Esempio di pennivendolo impegnato a smontare, denigrandolo, una persona che tutto sommato ha, da sempre, pagato di tasca propria le scelte che la sua visione politica gli ha suggerito di fare. E soprattutto lo ha fatto con dignità, parola che a Messina probabilmente suonerà imperscrutabile.
Le grandi scoperte dell’esploratore Di Battista
DI SEBASTIANO MESSINA
Meno male che c’è il subcomandante Dibba.
Perché mentre noi ce ne stiamo qui tranquilli a occuparci di banali faccenducole - governi che cadono, inflazione che galoppa e contagi che dilagano - Alessandro Di Battista viaggia senza sosta per «comprendere il mondo e raccontarlo». Oddio, non tutto il mondo: in questo momento sta girando la Russia (uno dei pochi timbri mancanti sul suo passaporto, dove ci sono già quelli di Argentina, Panama, Nicaragua, Cile, Guatemala, Cuba, Costa Rica, Colombia, Belize, Ecuador, Iran, Bolivia e Paraguay).

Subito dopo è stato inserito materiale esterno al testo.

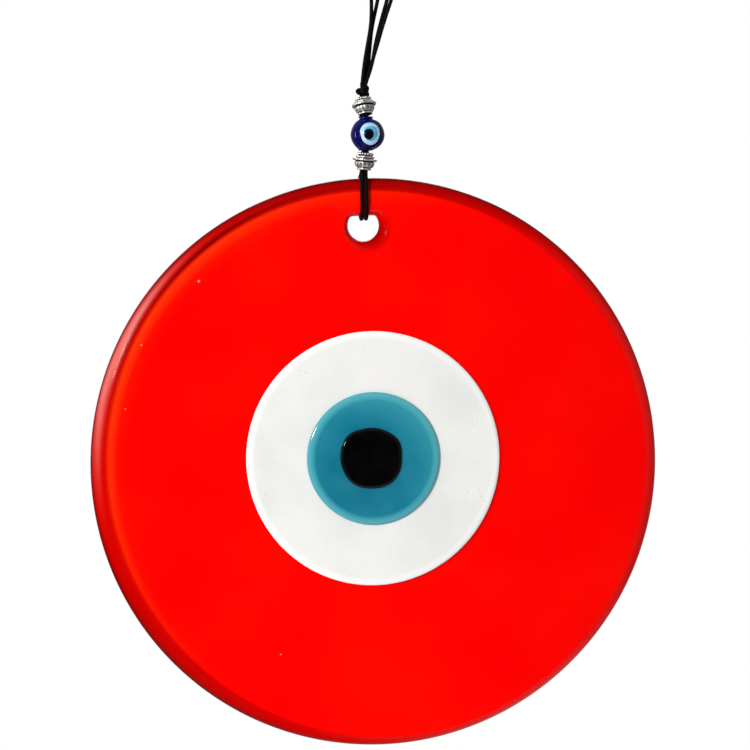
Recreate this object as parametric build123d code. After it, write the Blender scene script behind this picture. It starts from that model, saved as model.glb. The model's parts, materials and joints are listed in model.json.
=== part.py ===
"""Evil eye ornament: a fused glass disc hung on a beaded cord.

All lengths are in mm. +Z is up, the eye faces -Y, and +X is to the right of someone who looks at the eye.
The origin is the top of the hanging loop, where a hook carries it.
"""
from build123d import *
import math
import os

# Glass disc
DISC_RADIUS = 100.0
DISC_THICKNESS = 8.0
RIM_ROUNDING = 4.7
HOLE_RADIUS = 5.5
HOLE_HEIGHT = 83.2
HOLE_FLAT = 3.4
HOLE_CORNER = 1.5
HOLE_ROUNDING = 3.8
LAYER_ROUNDING = 0.8
POCKET_DEPTH = 0.6
LAYER_RISE = 1.2
WHITE_RADIUS = 44.75
IRIS_RADIUS = 23.4
PUPIL_RISE = 1.5

# Where the disc hangs, seen from the hook
DISC_CENTRE = Vector(-13.0, -3.5, -202.5)
FRONT = DISC_CENTRE.Y - DISC_THICKNESS / 2

# The eye's layers lie a little off the disc's middle
EYE_SHIFT = Vector(-0.65, 0.0, 1.45)
EYE_CENTRE = DISC_CENTRE + EYE_SHIFT

# Spacer beads: middle and way along the bore of each
LOWER_SPACER_AT = Vector(-11.46, -3.97, -96.7)
LOWER_SPACER_TILT = (0.15, 0.03, 1.0)
UPPER_SPACER_AT = Vector(-10.64, -2.87, -77.4)
UPPER_SPACER_TILT = (-0.08, 0.31, 1.0)
SPACER_HEIGHT = 6.3
SPACER_BORE_RADIUS = 2.1
SPACER_COLLAR_RADIUS = 2.7
SPACER_STEP_RADIUS = 3.3
SPACER_FLANGE_RADIUS = 4.3
SPACER_BODY_RADIUS = 3.5
SPACER_WAIST_RADIUS = 3.1
SPACER_FOOT_RADIUS = 2.55
SPACER_FLUTES = 14
FLUTE_RADIUS = 0.28

# Eye bead and the three spots of its own eye
EYE_BEAD_AT = Vector(-10.0, -3.95, -87.3)
EYE_BEAD_BORE_AT = Vector(-10.74, -3.75, -87.3)
EYE_BEAD_TILT = (0.06, 0.035, 1.0)
EYE_BEAD_RADIUS = 6.0
EYE_BEAD_HEIGHT = 11.7
EYE_BEAD_NECK = 2.7
EYE_BEAD_BORE_RADIUS = 1.85
EYE_BEAD_END_CUT = 0.3
SPOT_RADII = (3.9, 2.75, 1.95)
SPOT_DEPTHS = (0.7, 0.5, 0.3)
SPOT_TURN = 4.5
SPOT_LIFT = 2.0

# Cord and knot
CORD_DIAMETER = 1.2
KNOT_AT = Vector(-10.95, -1.9, -72.1)
KNOT_CORE = 1.95
KNOT_WRAP = 1.5
KNOT_STRAND = 0.72
KNOT_TILTS = ((18.0, 0.0, 0.0), (62.0, 20.0, 0.0), (-50.0, 75.0, 0.0))

# Points of the cord's routes, chosen by hand. Each loop runs from the knot up over the hook and back.
LOOP_A = [
    (-10.92, -2.12, -69.60), (-10.10, -1.50, -63.90), (-8.30, -1.02, -55.90), (-6.60, -0.84, -48.40),
    (-6.10, -0.74, -38.60), (-6.50, -0.66, -26.50), (-6.10, -0.64, -14.00), (-5.70, -0.62, -2.20),
    (0.10, -0.66, 1.45), (5.90, -0.62, -2.20), (6.70, -0.65, -14.00), (5.20, -0.70, -26.50),
    (1.60, -0.74, -38.60), (-2.10, -0.80, -48.00), (-4.60, -0.98, -55.40), (-7.70, -1.50, -63.90),
    (-9.68, -2.12, -69.60),
]
LOOP_B = [
    (-10.92, -0.88, -69.60), (-8.35, -0.26, -63.90), (-7.30, 0.22, -55.90), (-6.20, 0.40, -49.00),
    (-3.30, 0.52, -38.60), (-1.90, 0.60, -27.50), (-3.50, 0.63, -14.50), (-5.30, 0.62, -2.40),
    (0.20, 0.66, 1.45), (5.70, 0.62, -2.40), (5.20, 0.65, -14.50), (3.10, 0.58, -27.50),
    (0.10, 0.50, -38.60), (-3.20, 0.38, -48.40), (-5.45, 0.20, -55.90), (-7.05, -0.26, -63.90),
    (-9.68, -0.88, -69.60),
]
# Each string runs from under the knot down in front of the glass, through its hole and up behind it.
STRING_A = [
    (-11.52, -2.97, -74.80), (-11.02, -4.17, -81.10), (-11.72, -4.55, -93.40), (-12.62, -4.57, -100.75),
    (-13.35, -8.60, -103.65), (-13.50, -8.50, -114.80), (-13.50, -3.50, -117.75), (-13.50, 1.50, -114.80),
    (-13.35, 1.60, -103.65), (-12.62, -3.33, -100.75), (-11.72, -3.31, -93.40), (-11.02, -2.93, -81.10),
    (-11.52, -1.73, -74.80),
]
STRING_B = [
    (-10.28, -2.97, -74.80), (-9.78, -4.17, -81.10), (-10.48, -4.55, -93.40), (-11.38, -4.57, -100.75),
    (-11.75, -8.60, -103.65), (-11.90, -8.50, -114.80), (-11.90, -3.50, -117.75), (-11.90, 1.50, -114.80),
    (-11.75, 1.60, -103.65), (-11.38, -3.33, -100.75), (-10.48, -3.31, -93.40), (-9.78, -2.93, -81.10),
    (-10.28, -1.73, -74.80),
]


def write(name, shape):
    shape.label = name
    export_step(shape, f"parts/{name}.step")


def on_axis(middle, along):
    """A place whose Z runs along a bead's bore."""
    return Plane(origin=middle, z_dir=Vector(*along))


def facing_front(x, y, z):
    """A place whose Z points out of the eye's face."""
    return Plane(origin=(x, y, z), x_dir=(1, 0, 0), z_dir=(0, -1, 0))


def round_layer(radius, thickness, rounding):
    """A disc from z = 0 up, with its upper edge melted round."""
    disc = Cylinder(radius, thickness, align=(Align.CENTER, Align.CENTER, Align.MIN))
    return fillet(disc.edges().group_by(Axis.Z)[-1], rounding)


def hole_outline():
    """The hole for the cord: round, but flat on top where the cord bears."""
    above = Pos(0, HOLE_FLAT + HOLE_RADIUS) * Rectangle(2 * HOLE_RADIUS, 2 * HOLE_RADIUS)
    outline = Circle(HOLE_RADIUS) - above
    return Pos(0, HOLE_HEIGHT) * fillet(outline.vertices(), HOLE_CORNER)


def red_disc():
    """Red glass with a bullnose rim, a rounded hole for the cord and a seat for the white layer."""
    half = DISC_THICKNESS / 2
    flat = DISC_RADIUS - RIM_ROUNDING
    hole = extrude(hole_outline(), DISC_THICKNESS, both=True)
    hole_middle = Vector(0, HOLE_HEIGHT, 0)
    with BuildPart() as disc:
        with BuildSketch(Plane.XZ):
            with BuildLine():
                Line((0, -half), (flat, -half))
                EllipticalCenterArc((flat, 0), RIM_ROUNDING, half, start_angle=-90, arc_size=180)
                Line((flat, half), (0, half))
                Line((0, half), (0, -half))
            make_face()
        revolve(axis=Axis.Z)
        add(hole, mode=Mode.SUBTRACT)
        hole_edges = disc.edges().filter_by(
            lambda edge: abs(edge.center().Z) > half / 2
            and (edge.center() - hole_middle).length < 2 * HOLE_RADIUS)
        fillet(hole_edges, HOLE_ROUNDING)
        with Locations((EYE_SHIFT.X, EYE_SHIFT.Z, half)):
            Cylinder(WHITE_RADIUS, 2 * POCKET_DEPTH, mode=Mode.SUBTRACT)
    return facing_front(*DISC_CENTRE).location * disc.part


def white_layer():
    """White glass layer with a seat for the iris."""
    thickness = POCKET_DEPTH + LAYER_RISE
    layer = round_layer(WHITE_RADIUS, thickness, LAYER_ROUNDING)
    layer -= Pos(0, 0, thickness) * Cylinder(IRIS_RADIUS, 2 * POCKET_DEPTH)
    return facing_front(EYE_CENTRE.X, FRONT + POCKET_DEPTH, EYE_CENTRE.Z).location * layer


def pupil_outline():
    """The pupil's uneven outline: nearly round, fullest on the left, drawn in below right."""
    points = [(10.0, 0.0), (9.2, 5.8), (5.0, 9.4), (-3.0, 10.6), (-8.8, 8.4), (-11.6, 2.6),
              (-11.0, -3.6), (-7.4, -8.8), (-1.2, -10.6), (5.4, -9.2), (9.2, -4.6)]
    return make_face(Spline(points, periodic=True))


def iris_layer():
    """Blue-green glass iris with a seat for the pupil."""
    thickness = POCKET_DEPTH + LAYER_RISE
    layer = round_layer(IRIS_RADIUS, thickness, LAYER_ROUNDING)
    layer -= Pos(0, 0, thickness - POCKET_DEPTH) * extrude(pupil_outline(), 2 * POCKET_DEPTH)
    front = FRONT - LAYER_RISE
    return facing_front(EYE_CENTRE.X, front + POCKET_DEPTH, EYE_CENTRE.Z).location * layer


def pupil_blob():
    """Black glass pupil with a melted edge."""
    blob = extrude(pupil_outline(), POCKET_DEPTH + PUPIL_RISE)
    blob = fillet(blob.edges().group_by(Axis.Z)[-1], PUPIL_RISE / 2)
    front = FRONT - 2 * LAYER_RISE
    return facing_front(EYE_CENTRE.X, front + POCKET_DEPTH, EYE_CENTRE.Z).location * blob


def spacer(middle, along):
    """Silver spacer bead: collar, step, wide flange, fluted body and a foot ring."""
    half = SPACER_HEIGHT / 2
    outline = [
        (SPACER_BORE_RADIUS, half), (SPACER_COLLAR_RADIUS, half), (SPACER_COLLAR_RADIUS, 0.62 * half),
        (SPACER_STEP_RADIUS, 0.5 * half), (SPACER_FLANGE_RADIUS, 0.25 * half),
        (SPACER_FLANGE_RADIUS, -0.05 * half), (SPACER_BODY_RADIUS, -0.2 * half),
        (SPACER_WAIST_RADIUS, -0.62 * half), (SPACER_FOOT_RADIUS, -0.7 * half),
        (SPACER_FOOT_RADIUS, -half), (SPACER_BORE_RADIUS, -half),
    ]
    profile = make_face(Plane.XZ * Polyline(*outline, close=True))
    bead = revolve(profile, Axis.Z)
    for flute in range(SPACER_FLUTES):
        turn = Rot(0, 0, flute * 360 / SPACER_FLUTES)
        bead -= turn * Pos(SPACER_BODY_RADIUS, 0, -0.42 * half) * Cylinder(FLUTE_RADIUS, 0.4 * half)
    return on_axis(middle, along).location * bead


def eye_bead_spots():
    """The place on the eye bead where its own eye looks out."""
    return Pos(EYE_BEAD_AT) * Rot(0, 0, SPOT_TURN) * Rot(90 - SPOT_LIFT, 0, 0)


def spot(radius, depth):
    """A lens of glass that fills the ball's surface down to a depth."""
    ball = Sphere(EYE_BEAD_RADIUS) - Sphere(EYE_BEAD_RADIUS - depth)
    return ball & Pos(0, 0, EYE_BEAD_RADIUS / 2) * Cylinder(radius, EYE_BEAD_RADIUS)


def eye_bead():
    """Blue glass ball with its bore and neck, and the three spots let into its face."""
    places = eye_bead_spots()
    lenses = [places * spot(radius, depth) for radius, depth in zip(SPOT_RADII, SPOT_DEPTHS)]
    bore_place = on_axis(EYE_BEAD_BORE_AT, EYE_BEAD_TILT).location
    half = EYE_BEAD_HEIGHT / 2
    body = Pos(EYE_BEAD_AT) * Sphere(EYE_BEAD_RADIUS)
    body += bore_place * Pos(0, 0, half / 2) * Cylinder(EYE_BEAD_NECK, half)
    body -= bore_place * Cylinder(EYE_BEAD_BORE_RADIUS, 3 * half)
    body -= bore_place * Pos(0, 0, -2 * half + EYE_BEAD_END_CUT) * Cylinder(EYE_BEAD_RADIUS, 2 * half)
    body -= lenses[0]
    white_ring = lenses[0] - lenses[1]
    light_blue = lenses[1] - lenses[2]
    return body, white_ring, light_blue, lenses[2]


def knot():
    """Overhand knot of the four strands, held inside one ball so that it can swing in its place."""
    lump = Sphere(KNOT_CORE)
    for tilt in KNOT_TILTS:
        lump += Rot(*tilt) * Torus(KNOT_WRAP, KNOT_STRAND)
    return Pos(KNOT_AT) * lump


def corner_radii(points):
    """For each corner, 0.45 of the shorter run over the tangent of half the turn."""
    radii = []
    for before, corner, after in zip(points, points[1:], points[2:]):
        arriving = corner - before
        leaving = after - corner
        half_turn = math.radians(arriving.get_angle(leaving) / 2)
        radii.append(0.45 * min(arriving.length, leaving.length) / math.tan(half_turn))
    return radii


def cord(name, route):
    """A round cord of straight runs and tangent arcs."""
    points = [Vector(*point) for point in route]
    radii = corner_radii(points)
    path = FilletPolyline(*points, radius=radii)
    start = Plane(origin=path @ 0, z_dir=path % 0)
    tube = sweep(start * Circle(CORD_DIAMETER / 2), path=path)
    expected = math.pi * CORD_DIAMETER ** 2 / 4 * path.length
    print(name, "length", round(path.length, 1), "tightest radius", round(min(radii), 1),
          "volume over section times length", round(tube.volume / expected, 4))
    return tube


os.makedirs("parts", exist_ok=True)
write("red_glass_disc", red_disc())
write("white_glass_layer", white_layer())
write("blue_glass_iris", iris_layer())
write("black_glass_pupil", pupil_blob())
write("lower_spacer_bead", spacer(LOWER_SPACER_AT, LOWER_SPACER_TILT))
write("upper_spacer_bead", spacer(UPPER_SPACER_AT, UPPER_SPACER_TILT))
eye_parts = eye_bead()
eye_names = ("eye_bead_body", "eye_bead_white_ring", "eye_bead_light_blue", "eye_bead_pupil")
for eye_name, eye_part in zip(eye_names, eye_parts):
    write(eye_name, eye_part)
write("bead_knot", knot())
for cord_name, cord_route in (("loop_cord_a", LOOP_A), ("loop_cord_b", LOOP_B),
                              ("string_cord_a", STRING_A), ("string_cord_b", STRING_B)):
    write(cord_name, cord(cord_name, cord_route))
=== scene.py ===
"""The evil eye ornament: a fused glass disc on a beaded cord, hung in front of a pale studio."""
import json
import math
import random

import bpy
from mathutils import Matrix, Quaternion, Vector, noise
from mathutils.geometry import delaunay_2d_cdt


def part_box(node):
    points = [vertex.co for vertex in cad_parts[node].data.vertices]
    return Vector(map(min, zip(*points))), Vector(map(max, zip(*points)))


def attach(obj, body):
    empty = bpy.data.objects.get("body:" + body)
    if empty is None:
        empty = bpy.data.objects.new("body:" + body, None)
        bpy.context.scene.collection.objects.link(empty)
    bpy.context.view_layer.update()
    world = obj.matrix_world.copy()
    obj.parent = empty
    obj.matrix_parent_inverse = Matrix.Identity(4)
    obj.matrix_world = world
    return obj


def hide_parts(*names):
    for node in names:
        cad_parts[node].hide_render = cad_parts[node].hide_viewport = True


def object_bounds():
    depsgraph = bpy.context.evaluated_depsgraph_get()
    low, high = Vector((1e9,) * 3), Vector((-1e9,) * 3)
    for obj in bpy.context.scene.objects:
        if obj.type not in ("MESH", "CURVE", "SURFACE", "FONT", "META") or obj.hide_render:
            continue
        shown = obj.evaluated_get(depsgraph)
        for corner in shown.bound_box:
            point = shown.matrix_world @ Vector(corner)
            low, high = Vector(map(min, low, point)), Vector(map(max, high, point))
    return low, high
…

Raccontarci l’impero di Putin. Impresa ammirevole, perché parliamo dello Stato più grande del pianeta, con 11 fusi orari diversi. E lui lo fa, generosamente, per conto di noi pigroni stanziali. Per farci conoscere «quello che pensano dall’altra parte». Rivelandoci una realtà sorprendente. Per esempio, lui che era partito da Roma convinto che le sanzioni hanno fallito e che il popolo russo è con Putin, una volta a Mosca ha scoperto - e ce lo ha raccontato in un memorabile reportage - che le sanzioni hanno fallito e il popolo russo è con Putin. Ma siccome lui è un instancabile cercatore di verità, non si è fermato qui. E senza farsi intimorire da quel regime che sbatte in cella chiunque osi mostrare inpubblico anche un cartello bianco senza alcuna scritta, l’esploratore Di Battista ha trovato le prove che «le sanzioni hanno messo d’accordo persone che prima non lo erano affatto», e che «più ci si allontana da Mosca più aumentano i supporter di Putin».
Così lui è andato il più lontano possibile. Ieri è arrivato a Irkutsk, una delle più grandi città della Siberia: la terra del gelo dove prima gli zar e poi Stalin deportarono milioni di polacchi, ceceni, caraci, ingusci, balcari, tedeschi e cabardi, e dove oggi finiscono gli ucraini trascinati via dal Donbass. Ma non sono loro, quelli che lui sta cercando a Irkutsk, dove l’Unione Sovietica sembra sopravvivere surgelata nei palazzi staliniani. No, lui cerca qualcosa di più importante. Se a Mosca le sanzioni hanno messo d’accordo gli avversari di prima, avrà pensato lui che conosce il mondo, qui che siamo a cinquemila chilometri devono essere accaduti miracoli. Lui, ne siamo sicuri, li scoprirà presto. E li rivelerà a noi uomini di poca fede: nella prossima puntata del Dibba Tour.